─── DATA
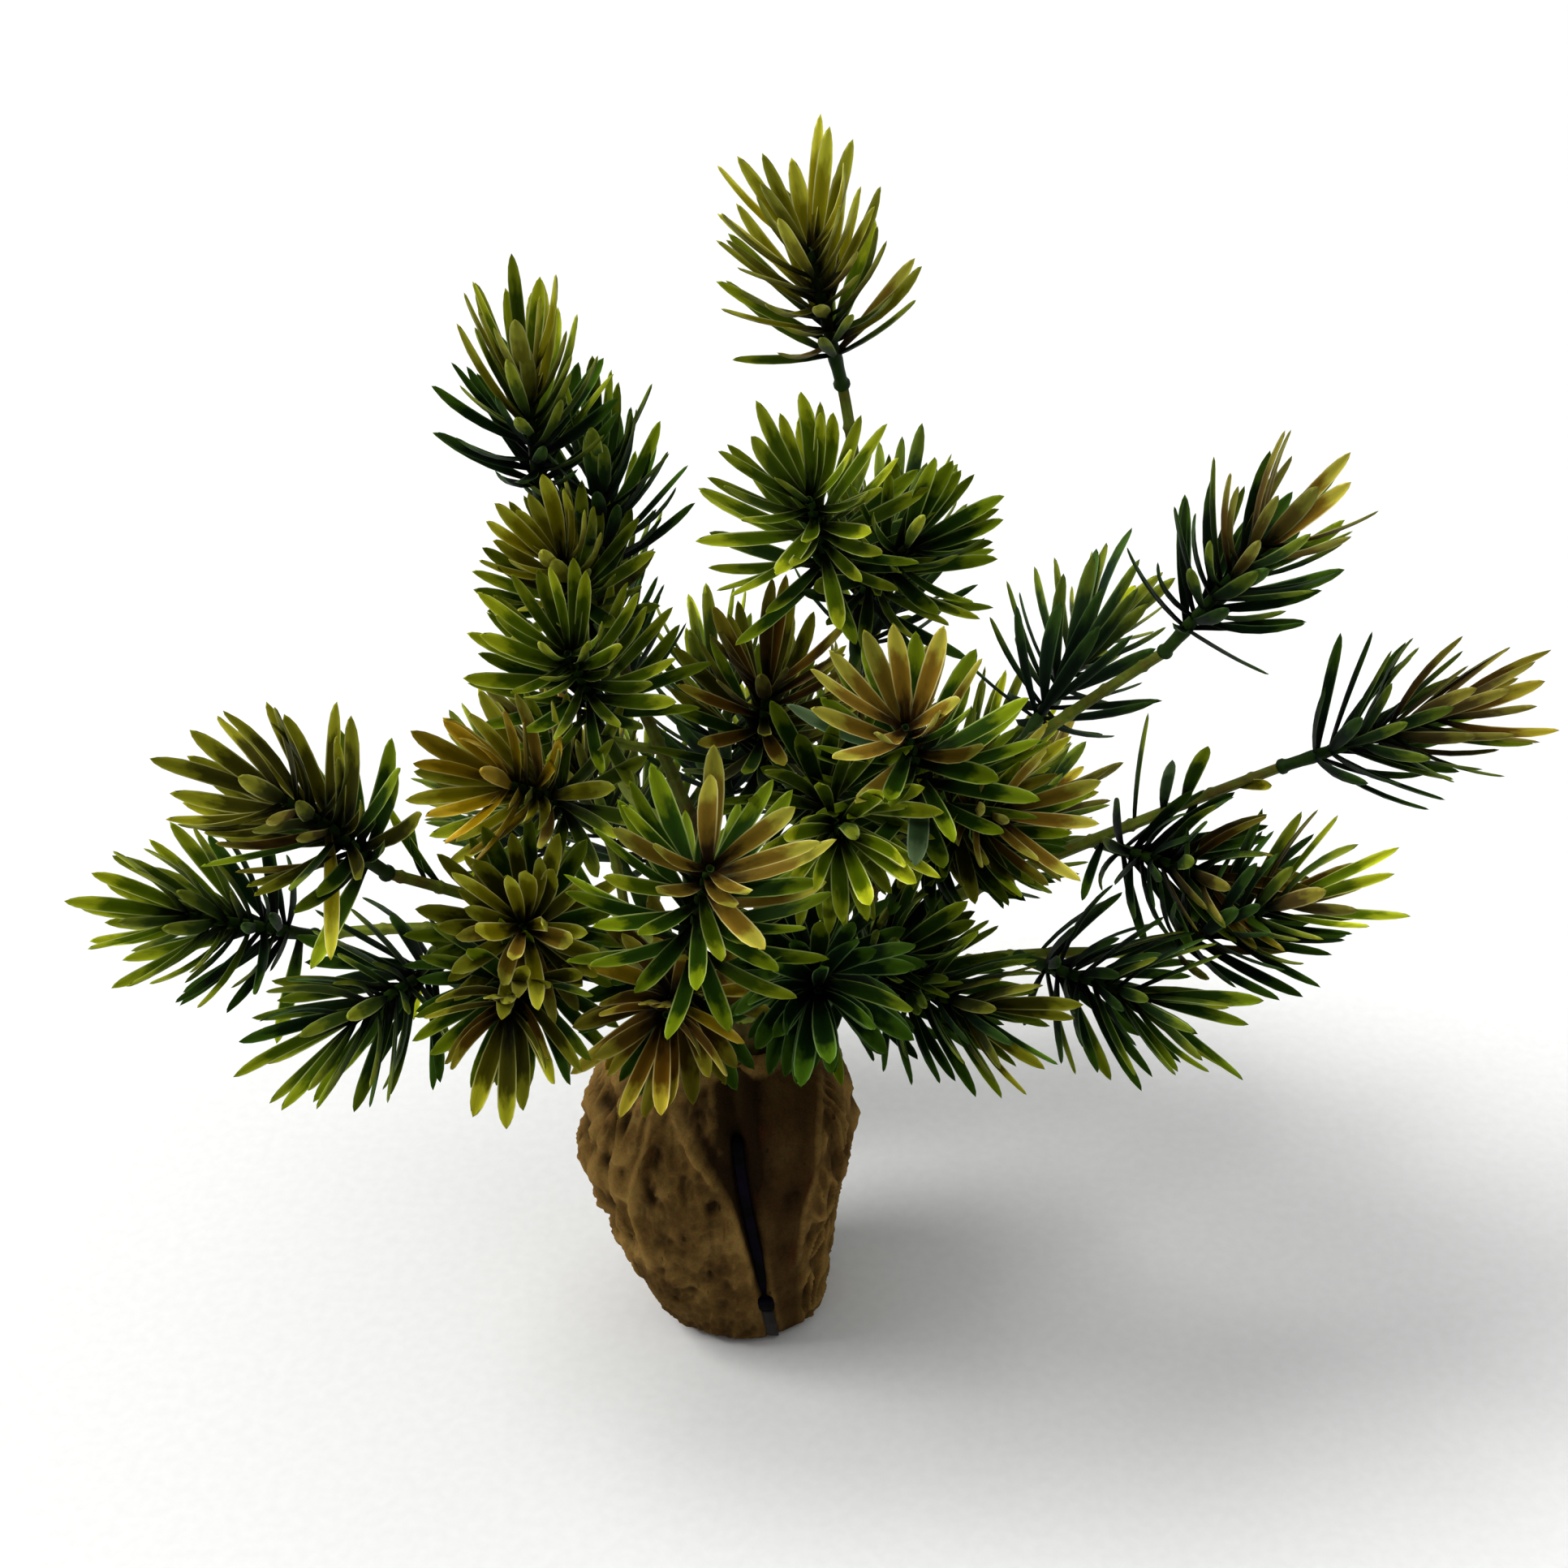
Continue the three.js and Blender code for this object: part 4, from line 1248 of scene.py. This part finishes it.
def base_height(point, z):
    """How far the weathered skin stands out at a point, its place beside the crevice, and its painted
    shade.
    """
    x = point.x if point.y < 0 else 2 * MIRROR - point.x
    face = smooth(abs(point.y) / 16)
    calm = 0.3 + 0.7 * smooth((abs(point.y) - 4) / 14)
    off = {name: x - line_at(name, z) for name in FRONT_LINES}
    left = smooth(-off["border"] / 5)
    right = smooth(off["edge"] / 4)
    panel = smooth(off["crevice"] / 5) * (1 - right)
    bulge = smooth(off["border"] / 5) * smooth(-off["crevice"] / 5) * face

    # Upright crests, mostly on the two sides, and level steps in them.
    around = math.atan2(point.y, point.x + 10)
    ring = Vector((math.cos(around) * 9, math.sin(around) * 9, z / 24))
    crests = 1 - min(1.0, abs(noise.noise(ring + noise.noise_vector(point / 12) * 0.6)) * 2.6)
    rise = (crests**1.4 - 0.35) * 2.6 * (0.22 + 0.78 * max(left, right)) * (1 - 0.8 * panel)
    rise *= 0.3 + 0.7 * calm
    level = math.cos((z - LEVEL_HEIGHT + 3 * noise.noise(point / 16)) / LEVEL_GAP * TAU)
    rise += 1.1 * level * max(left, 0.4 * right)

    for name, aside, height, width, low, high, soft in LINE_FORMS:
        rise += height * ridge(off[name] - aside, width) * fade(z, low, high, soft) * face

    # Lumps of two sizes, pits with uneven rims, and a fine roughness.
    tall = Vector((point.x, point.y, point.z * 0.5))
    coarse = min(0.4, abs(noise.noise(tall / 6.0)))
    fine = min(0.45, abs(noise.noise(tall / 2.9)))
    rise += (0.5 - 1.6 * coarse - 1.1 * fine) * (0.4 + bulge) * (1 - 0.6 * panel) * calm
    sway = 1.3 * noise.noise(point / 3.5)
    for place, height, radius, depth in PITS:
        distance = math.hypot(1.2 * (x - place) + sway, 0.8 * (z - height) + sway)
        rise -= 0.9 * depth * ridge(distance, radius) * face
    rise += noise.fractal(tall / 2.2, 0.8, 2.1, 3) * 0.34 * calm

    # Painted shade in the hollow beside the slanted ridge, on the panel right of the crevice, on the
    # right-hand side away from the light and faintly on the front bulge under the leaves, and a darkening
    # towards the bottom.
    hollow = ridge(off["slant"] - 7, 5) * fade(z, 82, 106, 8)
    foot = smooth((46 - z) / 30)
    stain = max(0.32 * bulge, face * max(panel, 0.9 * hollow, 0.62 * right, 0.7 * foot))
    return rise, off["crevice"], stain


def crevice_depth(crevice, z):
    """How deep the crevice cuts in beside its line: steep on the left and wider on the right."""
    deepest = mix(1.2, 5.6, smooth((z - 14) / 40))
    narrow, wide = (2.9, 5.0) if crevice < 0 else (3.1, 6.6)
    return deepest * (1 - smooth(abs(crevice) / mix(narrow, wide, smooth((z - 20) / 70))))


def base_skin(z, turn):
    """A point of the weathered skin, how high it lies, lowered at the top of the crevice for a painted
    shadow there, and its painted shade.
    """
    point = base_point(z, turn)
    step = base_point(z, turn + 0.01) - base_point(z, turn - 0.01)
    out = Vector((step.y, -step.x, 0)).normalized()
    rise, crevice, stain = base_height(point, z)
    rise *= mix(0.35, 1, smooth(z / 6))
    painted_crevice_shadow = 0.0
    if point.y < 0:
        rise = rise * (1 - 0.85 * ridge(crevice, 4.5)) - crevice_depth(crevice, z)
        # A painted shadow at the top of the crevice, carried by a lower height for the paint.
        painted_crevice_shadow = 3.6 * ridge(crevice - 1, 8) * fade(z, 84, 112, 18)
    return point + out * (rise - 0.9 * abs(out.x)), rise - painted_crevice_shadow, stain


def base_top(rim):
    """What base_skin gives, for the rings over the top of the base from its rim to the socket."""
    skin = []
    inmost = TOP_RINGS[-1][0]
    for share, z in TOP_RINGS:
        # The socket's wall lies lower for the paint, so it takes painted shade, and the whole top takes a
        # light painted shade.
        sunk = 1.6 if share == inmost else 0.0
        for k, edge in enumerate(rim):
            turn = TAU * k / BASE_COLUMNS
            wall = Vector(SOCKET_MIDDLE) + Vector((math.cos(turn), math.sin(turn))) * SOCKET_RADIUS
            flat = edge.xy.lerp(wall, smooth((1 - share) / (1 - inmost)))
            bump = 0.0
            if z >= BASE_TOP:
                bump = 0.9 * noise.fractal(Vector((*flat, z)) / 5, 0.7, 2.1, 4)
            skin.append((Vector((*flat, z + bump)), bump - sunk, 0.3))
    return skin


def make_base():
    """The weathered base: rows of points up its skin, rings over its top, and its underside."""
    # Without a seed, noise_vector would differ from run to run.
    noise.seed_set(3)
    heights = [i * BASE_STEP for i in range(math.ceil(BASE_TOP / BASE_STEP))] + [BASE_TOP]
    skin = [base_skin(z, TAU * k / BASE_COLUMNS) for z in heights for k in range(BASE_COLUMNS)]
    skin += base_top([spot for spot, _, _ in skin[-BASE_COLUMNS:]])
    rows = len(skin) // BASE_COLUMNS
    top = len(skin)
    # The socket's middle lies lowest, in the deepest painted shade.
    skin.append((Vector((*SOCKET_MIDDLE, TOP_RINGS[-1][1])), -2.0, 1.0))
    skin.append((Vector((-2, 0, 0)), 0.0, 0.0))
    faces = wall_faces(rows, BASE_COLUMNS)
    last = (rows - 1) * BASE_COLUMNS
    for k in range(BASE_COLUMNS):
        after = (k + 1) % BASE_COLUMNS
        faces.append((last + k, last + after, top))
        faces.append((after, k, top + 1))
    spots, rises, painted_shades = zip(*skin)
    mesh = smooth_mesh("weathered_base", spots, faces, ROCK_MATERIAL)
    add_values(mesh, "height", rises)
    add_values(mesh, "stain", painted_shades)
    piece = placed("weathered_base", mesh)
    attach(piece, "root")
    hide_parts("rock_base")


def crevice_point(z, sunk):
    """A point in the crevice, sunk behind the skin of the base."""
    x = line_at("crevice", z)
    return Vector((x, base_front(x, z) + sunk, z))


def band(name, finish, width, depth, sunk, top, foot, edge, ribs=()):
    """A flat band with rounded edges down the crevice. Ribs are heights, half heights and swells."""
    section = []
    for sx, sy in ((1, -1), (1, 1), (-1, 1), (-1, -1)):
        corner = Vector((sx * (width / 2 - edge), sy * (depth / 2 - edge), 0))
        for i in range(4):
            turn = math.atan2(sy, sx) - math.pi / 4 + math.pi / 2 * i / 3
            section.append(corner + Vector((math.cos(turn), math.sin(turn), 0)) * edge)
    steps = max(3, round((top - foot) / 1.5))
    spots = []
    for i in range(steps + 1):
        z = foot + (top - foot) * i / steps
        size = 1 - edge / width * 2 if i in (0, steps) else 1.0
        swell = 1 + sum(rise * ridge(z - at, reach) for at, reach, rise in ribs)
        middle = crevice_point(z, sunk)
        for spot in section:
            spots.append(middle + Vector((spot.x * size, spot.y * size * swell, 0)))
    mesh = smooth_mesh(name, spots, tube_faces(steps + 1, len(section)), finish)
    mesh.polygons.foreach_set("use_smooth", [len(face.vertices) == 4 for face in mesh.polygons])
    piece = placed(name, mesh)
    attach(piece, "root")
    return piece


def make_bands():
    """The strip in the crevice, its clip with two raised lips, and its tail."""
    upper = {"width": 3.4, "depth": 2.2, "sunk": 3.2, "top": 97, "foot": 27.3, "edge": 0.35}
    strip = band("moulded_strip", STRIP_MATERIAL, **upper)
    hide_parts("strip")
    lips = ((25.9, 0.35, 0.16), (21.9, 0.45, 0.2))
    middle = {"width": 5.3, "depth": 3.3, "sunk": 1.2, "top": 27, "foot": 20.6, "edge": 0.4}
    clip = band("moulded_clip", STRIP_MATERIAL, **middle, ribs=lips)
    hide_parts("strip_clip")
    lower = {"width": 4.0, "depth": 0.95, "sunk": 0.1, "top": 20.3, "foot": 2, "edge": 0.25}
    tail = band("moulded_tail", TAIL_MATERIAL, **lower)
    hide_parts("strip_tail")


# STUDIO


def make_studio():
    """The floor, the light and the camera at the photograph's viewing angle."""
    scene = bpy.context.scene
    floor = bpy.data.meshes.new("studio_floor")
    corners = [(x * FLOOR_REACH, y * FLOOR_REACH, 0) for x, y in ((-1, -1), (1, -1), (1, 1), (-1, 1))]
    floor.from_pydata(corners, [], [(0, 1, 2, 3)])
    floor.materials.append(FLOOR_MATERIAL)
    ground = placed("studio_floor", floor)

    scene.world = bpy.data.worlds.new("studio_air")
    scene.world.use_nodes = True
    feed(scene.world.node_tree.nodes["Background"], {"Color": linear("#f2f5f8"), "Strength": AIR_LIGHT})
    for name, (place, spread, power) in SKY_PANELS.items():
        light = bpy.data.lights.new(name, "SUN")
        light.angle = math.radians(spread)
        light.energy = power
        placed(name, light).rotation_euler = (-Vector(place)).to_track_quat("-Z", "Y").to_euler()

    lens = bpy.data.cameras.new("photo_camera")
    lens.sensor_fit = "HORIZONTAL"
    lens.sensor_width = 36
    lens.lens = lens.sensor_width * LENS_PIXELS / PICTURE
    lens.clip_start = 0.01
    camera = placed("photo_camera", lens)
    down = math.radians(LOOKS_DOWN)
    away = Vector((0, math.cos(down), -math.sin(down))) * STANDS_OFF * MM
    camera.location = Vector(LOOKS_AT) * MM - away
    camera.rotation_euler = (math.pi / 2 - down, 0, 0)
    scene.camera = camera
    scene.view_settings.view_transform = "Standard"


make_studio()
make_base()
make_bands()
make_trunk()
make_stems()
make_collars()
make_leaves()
──────
TASK DETAILS: Print, please, the lines from the first line of the material through the line that contains "rise += height", exactly as written and with nothing added.

TASK ANSWER:
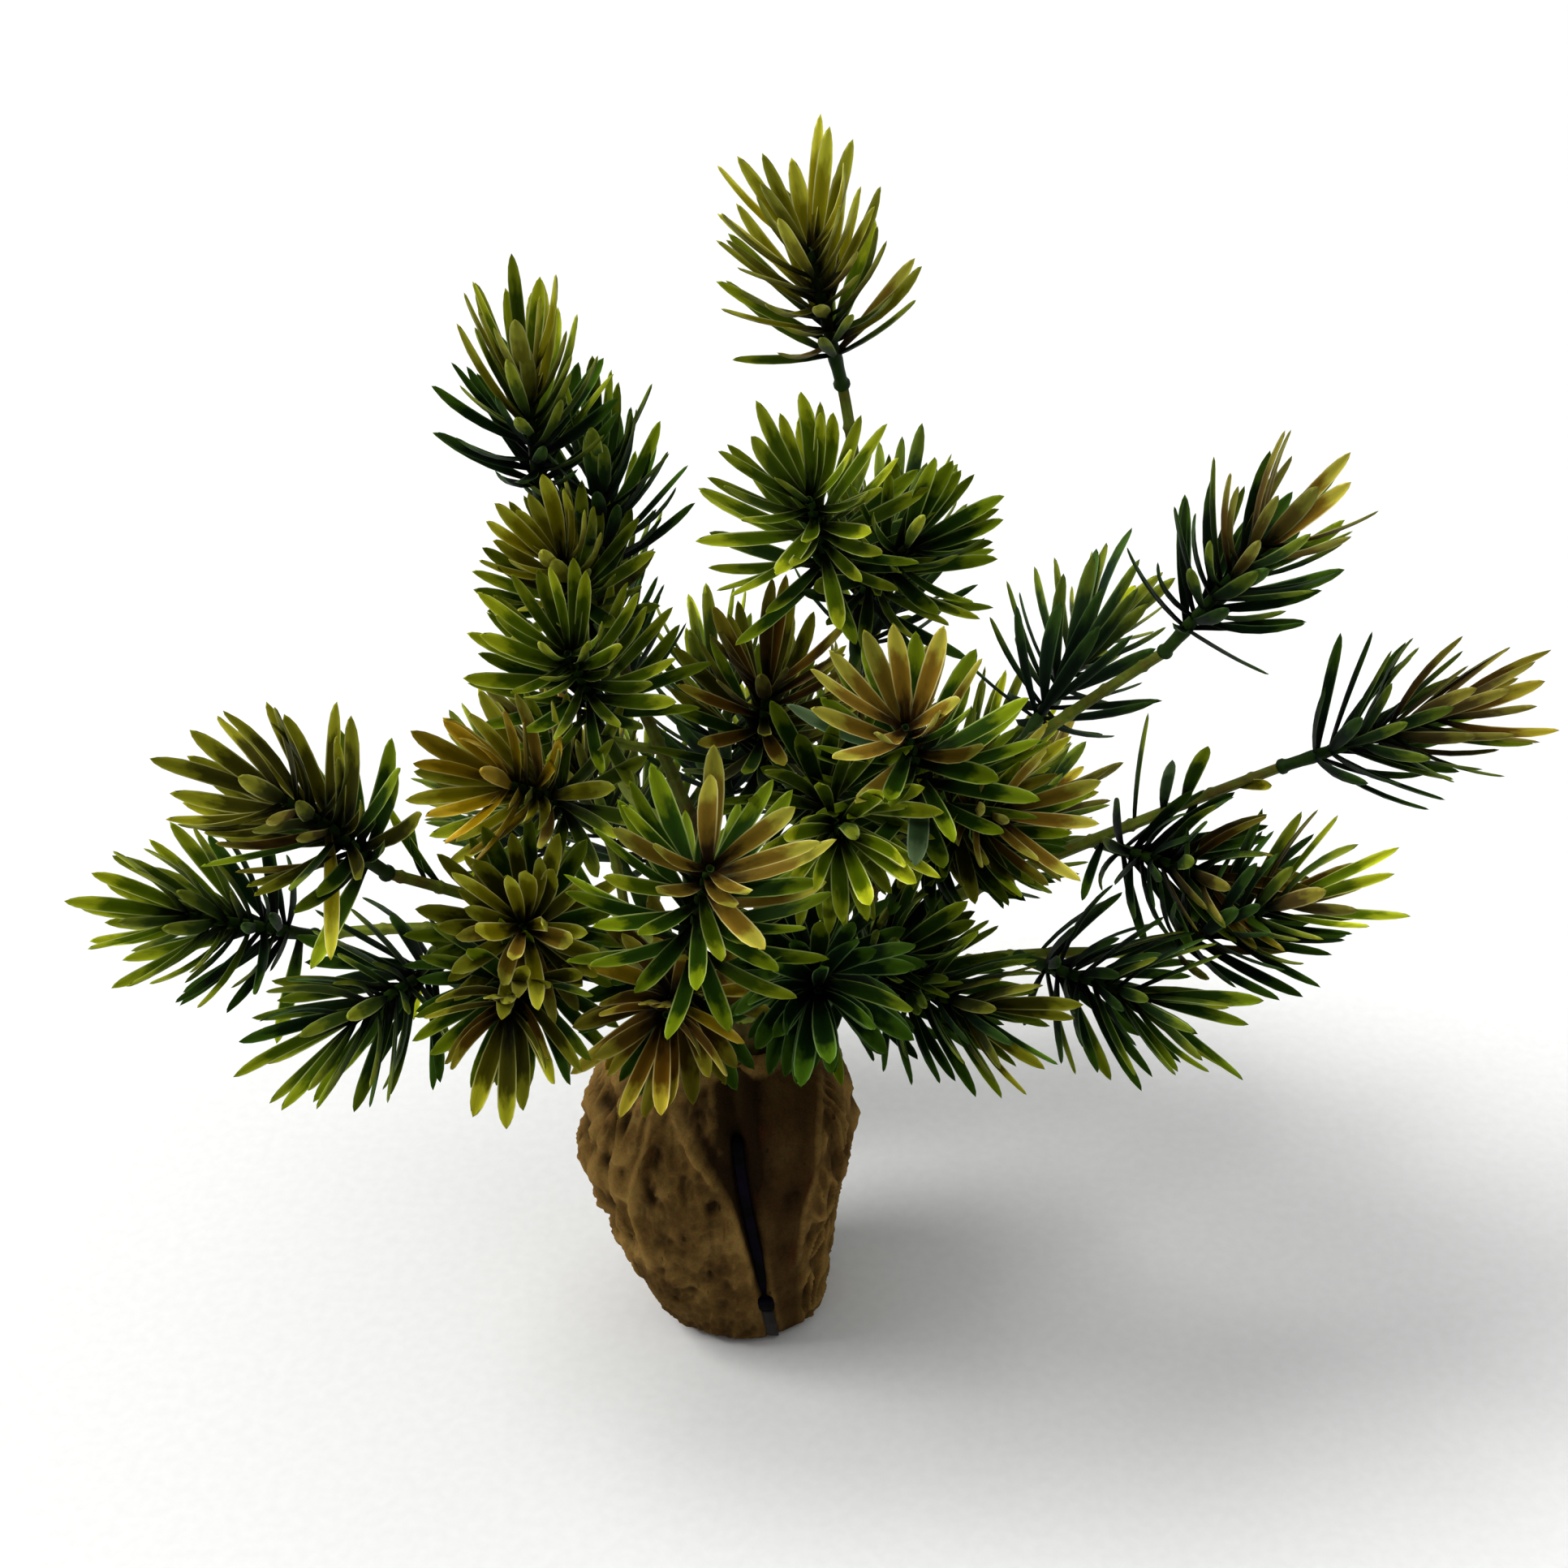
Continue the three.js and Blender code for this object: part 4, from line 1248 of scene.py. This part finishes it.
def base_height(point, z):
    """How far the weathered skin stands out at a point, its place beside the crevice, and its painted
    shade.
    """
    x = point.x if point.y < 0 else 2 * MIRROR - point.x
    face = smooth(abs(point.y) / 16)
    calm = 0.3 + 0.7 * smooth((abs(point.y) - 4) / 14)
    off = {name: x - line_at(name, z) for name in FRONT_LINES}
    left = smooth(-off["border"] / 5)
    right = smooth(off["edge"] / 4)
    panel = smooth(off["crevice"] / 5) * (1 - right)
    bulge = smooth(off["border"] / 5) * smooth(-off["crevice"] / 5) * face

    # Upright crests, mostly on the two sides, and level steps in them.
    around = math.atan2(point.y, point.x + 10)
    ring = Vector((math.cos(around) * 9, math.sin(around) * 9, z / 24))
    crests = 1 - min(1.0, abs(noise.noise(ring + noise.noise_vector(point / 12) * 0.6)) * 2.6)
    rise = (crests**1.4 - 0.35) * 2.6 * (0.22 + 0.78 * max(left, right)) * (1 - 0.8 * panel)
    rise *= 0.3 + 0.7 * calm
    level = math.cos((z - LEVEL_HEIGHT + 3 * noise.noise(point / 16)) / LEVEL_GAP * TAU)
    rise += 1.1 * level * max(left, 0.4 * right)

    for name, aside, height, width, low, high, soft in LINE_FORMS:
        rise += height * ridge(off[name] - aside, width) * fade(z, low, high, soft) * face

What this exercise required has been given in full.